What the exercise asks — Nothing may be dropped or altered: reproduce all the data.

Recorded information —
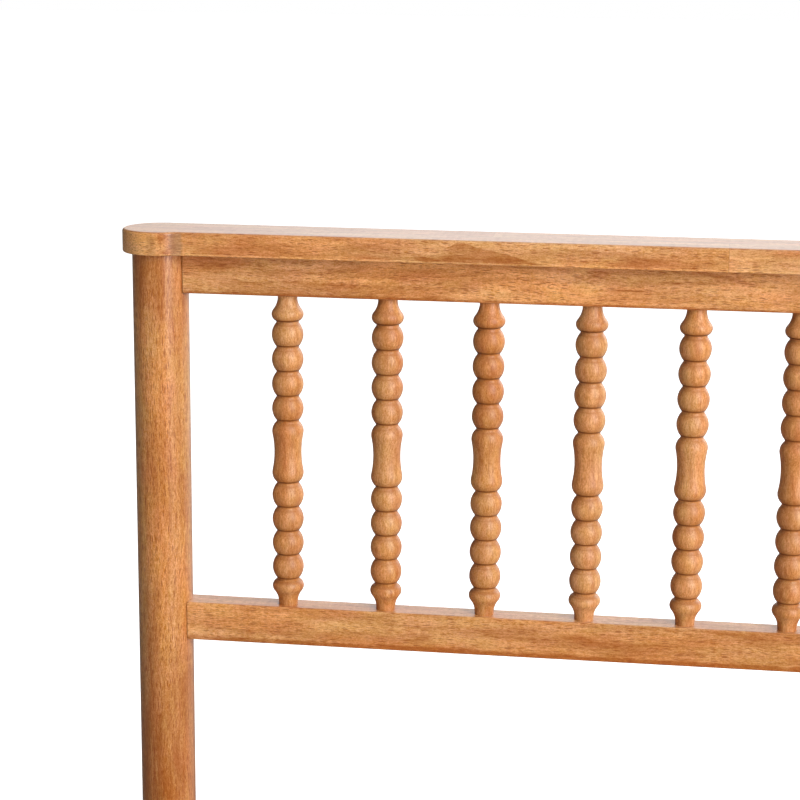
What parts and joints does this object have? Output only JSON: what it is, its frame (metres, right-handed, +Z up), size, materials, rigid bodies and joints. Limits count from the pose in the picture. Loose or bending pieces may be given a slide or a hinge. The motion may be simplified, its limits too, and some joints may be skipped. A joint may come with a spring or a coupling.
{
  "type": "spindle bed",
  "caption": "Wooden bed frame with round posts, moulded caps and turned spindles in its headboard and footboard; slats carry a mattress.",
  "frame": {"origin": "on the floor at the middle of the bed's footprint", "axes": "+X right as seen from the foot, +Y from foot to head, +Z up"},
  "size_m": [1.652, 2.17, 1.12],
  "materials": {
    "honey_wood": "satin lacquer, light brown hardwood",
    "slat_pine": "bare planed softwood",
    "beech": "bare beech dowel",
    "zinc_steel": "zinc plated",
    "black_steel": "black powder coat",
    "black_nylon": "moulded black nylon"
  },
  "bodies": {
    "bed_frame": {"bracket_screws": "zinc_steel", "cap_dowels": "beech", "centre_leg_foot": "slat_pine", "centre_leg_head": "slat_pine", "centre_rail": "slat_pine", "centre_rail_brackets": "black_steel", "footboard_bottom_rail": "honey_wood", "footboard_cap": "honey_wood", "footboard_post_left": "honey_wood", "footboard_post_right": "honey_wood", "footboard_spindle_01": "honey_wood", "footboard_spindle_02": "honey_wood", "footboard_spindle_03": "honey_wood", "footboard_spindle_04": "honey_wood", "footboard_spindle_05": "honey_wood", "footboard_spindle_06": "honey_wood", "footboard_spindle_07": "honey_wood", "footboard_spindle_08": "honey_wood", "footboard_spindle_09": "honey_wood", "footboard_spindle_10": "honey_wood", "footboard_spindle_11": "honey_wood", "footboard_spindle_12": "honey_wood", "footboard_spindle_13": "honey_wood", "footboard_top_rail": "honey_wood", "half_moon_washers": "zinc_steel", "headboard_bottom_rail": "honey_wood", "headboard_cap": "honey_wood", "headboard_post_left": "honey_wood", "headboard_post_right": "honey_wood", "headboard_spindle_01": "honey_wood", "headboard_spindle_02": "honey_wood", "headboard_spindle_03": "honey_wood", "headboard_spindle_04": "honey_wood", "headboard_spindle_05": "honey_wood", "headboard_spindle_06": "honey_wood", "headboard_spindle_07": "honey_wood", "headboard_spindle_08": "honey_wood", "headboard_spindle_09": "honey_wood", "headboard_spindle_10": "honey_wood", "headboard_spindle_11": "honey_wood", "headboard_spindle_12": "honey_wood", "headboard_spindle_13": "honey_wood", "headboard_spindle_rail": "honey_wood", "headboard_top_rail": "honey_wood", "leg_hanger_bolts": "zinc_steel", "mattress_slats": "slat_pine", "post_glides": "black_nylon", "rail_bolt_nuts": "zinc_steel", "rail_dowels": "beech", "rail_hanger_bolts": "zinc_steel", "side_rail_left": "honey_wood", "side_rail_right": "honey_wood", "slat_cleat_left": "slat_pine", "slat_cleat_right": "slat_pine", "threaded_inserts": "zinc_steel", "wood_screws": "zinc_steel"},
    "pad_head": {"leveller_pad_head": "black_nylon"},
    "pad_foot": {"leveller_pad_foot": "black_nylon"},
    "stud_head": {"leveller_stud_head": "zinc_steel"},
    "stud_foot": {"leveller_stud_foot": "zinc_steel"}
  },
  "joints": [
    {"name": "leveller_lift_head", "type": "slide", "parent": "bed_frame", "child": "pad_head", "axis": [0, 0, 1], "range_m": [0, 0.0126]},
    {"name": "leveller_turn_head", "type": "hinge", "parent": "pad_head", "child": "stud_head", "pos_m": [0, 0.345, 0.012], "axis": [0, 0, 1], "range_deg": [0, 3600]},
    {"name": "leveller_lift_foot", "type": "slide", "parent": "bed_frame", "child": "pad_foot", "axis": [0, 0, 1], "range_m": [0, 0.0126]},
    {"name": "leveller_turn_foot", "type": "hinge", "parent": "pad_foot", "child": "stud_foot", "pos_m": [0, -0.345, 0.012], "axis": [0, 0, 1], "range_deg": [0, 3600]}
  ],
  "couplings": [
    {"joint": "leveller_lift_head", "follows": "leveller_turn_head", "m_per_rad": 0.00019894},
    {"joint": "leveller_lift_foot", "follows": "leveller_turn_foot", "m_per_rad": 0.00019894}
  ]
}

Correct answer —
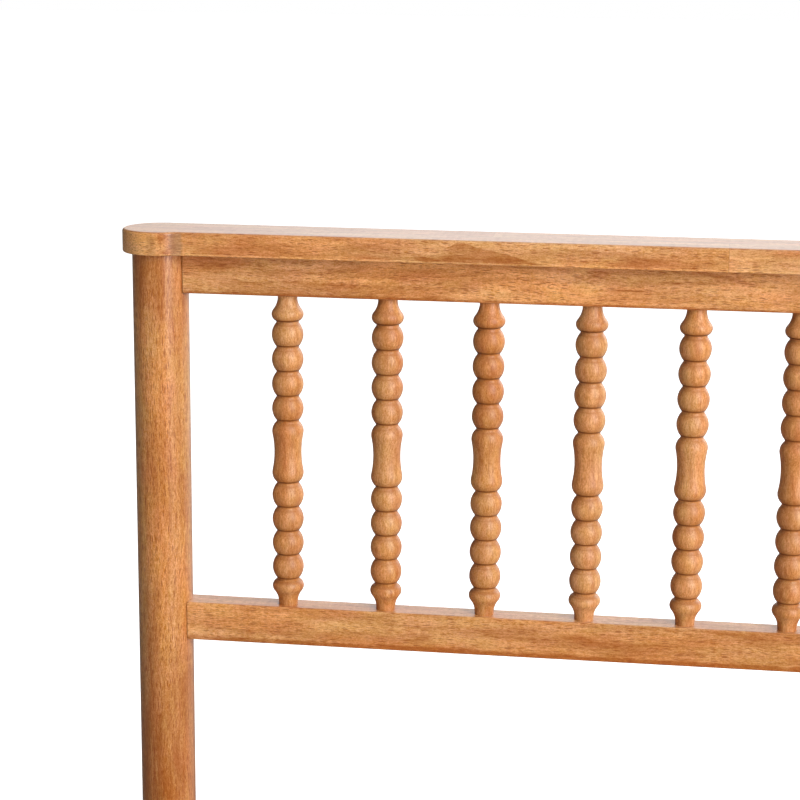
What parts and joints does this object have? Output only JSON: what it is, its frame (metres, right-handed, +Z up), size, materials, rigid bodies and joints. Limits count from the pose in the picture. Loose or bending pieces may be given a slide or a hinge. The motion may be simplified, its limits too, and some joints may be skipped. A joint may come with a spring or a coupling.
{
  "type": "spindle bed",
  "caption": "Wooden bed frame with round posts, moulded caps and turned spindles in its headboard and footboard; slats carry a mattress.",
  "frame": {"origin": "on the floor at the middle of the bed's footprint", "axes": "+X right as seen from the foot, +Y from foot to head, +Z up"},
  "size_m": [1.652, 2.17, 1.12],
  "materials": {
    "honey_wood": "satin lacquer, light brown hardwood",
    "slat_pine": "bare planed softwood",
    "beech": "bare beech dowel",
    "zinc_steel": "zinc plated",
    "black_steel": "black powder coat",
    "black_nylon": "moulded black nylon"
  },
  "bodies": {
    "bed_frame": {"bracket_screws": "zinc_steel", "cap_dowels": "beech", "centre_leg_foot": "slat_pine", "centre_leg_head": "slat_pine", "centre_rail": "slat_pine", "centre_rail_brackets": "black_steel", "footboard_bottom_rail": "honey_wood", "footboard_cap": "honey_wood", "footboard_post_left": "honey_wood", "footboard_post_right": "honey_wood", "footboard_spindle_01": "honey_wood", "footboard_spindle_02": "honey_wood", "footboard_spindle_03": "honey_wood", "footboard_spindle_04": "honey_wood", "footboard_spindle_05": "honey_wood", "footboard_spindle_06": "honey_wood", "footboard_spindle_07": "honey_wood", "footboard_spindle_08": "honey_wood", "footboard_spindle_09": "honey_wood", "footboard_spindle_10": "honey_wood", "footboard_spindle_11": "honey_wood", "footboard_spindle_12": "honey_wood", "footboard_spindle_13": "honey_wood", "footboard_top_rail": "honey_wood", "half_moon_washers": "zinc_steel", "headboard_bottom_rail": "honey_wood", "headboard_cap": "honey_wood", "headboard_post_left": "honey_wood", "headboard_post_right": "honey_wood", "headboard_spindle_01": "honey_wood", "headboard_spindle_02": "honey_wood", "headboard_spindle_03": "honey_wood", "headboard_spindle_04": "honey_wood", "headboard_spindle_05": "honey_wood", "headboard_spindle_06": "honey_wood", "headboard_spindle_07": "honey_wood", "headboard_spindle_08": "honey_wood", "headboard_spindle_09": "honey_wood", "headboard_spindle_10": "honey_wood", "headboard_spindle_11": "honey_wood", "headboard_spindle_12": "honey_wood", "headboard_spindle_13": "honey_wood", "headboard_spindle_rail": "honey_wood", "headboard_top_rail": "honey_wood", "leg_hanger_bolts": "zinc_steel", "mattress_slats": "slat_pine", "post_glides": "black_nylon", "rail_bolt_nuts": "zinc_steel", "rail_dowels": "beech", "rail_hanger_bolts": "zinc_steel", "side_rail_left": "honey_wood", "side_rail_right": "honey_wood", "slat_cleat_left": "slat_pine", "slat_cleat_right": "slat_pine", "threaded_inserts": "zinc_steel", "wood_screws": "zinc_steel"},
    "pad_head": {"leveller_pad_head": "black_nylon"},
    "pad_foot": {"leveller_pad_foot": "black_nylon"},
    "stud_head": {"leveller_stud_head": "zinc_steel"},
    "stud_foot": {"leveller_stud_foot": "zinc_steel"}
  },
  "joints": [
    {"name": "leveller_lift_head", "type": "slide", "parent": "bed_frame", "child": "pad_head", "axis": [0, 0, 1], "range_m": [0, 0.0126]},
    {"name": "leveller_turn_head", "type": "hinge", "parent": "pad_head", "child": "stud_head", "pos_m": [0, 0.345, 0.012], "axis": [0, 0, 1], "range_deg": [0, 3600]},
    {"name": "leveller_lift_foot", "type": "slide", "parent": "bed_frame", "child": "pad_foot", "axis": [0, 0, 1], "range_m": [0, 0.0126]},
    {"name": "leveller_turn_foot", "type": "hinge", "parent": "pad_foot", "child": "stud_foot", "pos_m": [0, -0.345, 0.012], "axis": [0, 0, 1], "range_deg": [0, 3600]}
  ],
  "couplings": [
    {"joint": "leveller_lift_head", "follows": "leveller_turn_head", "m_per_rad": 0.00019894},
    {"joint": "leveller_lift_foot", "follows": "leveller_turn_foot", "m_per_rad": 0.00019894}
  ]
}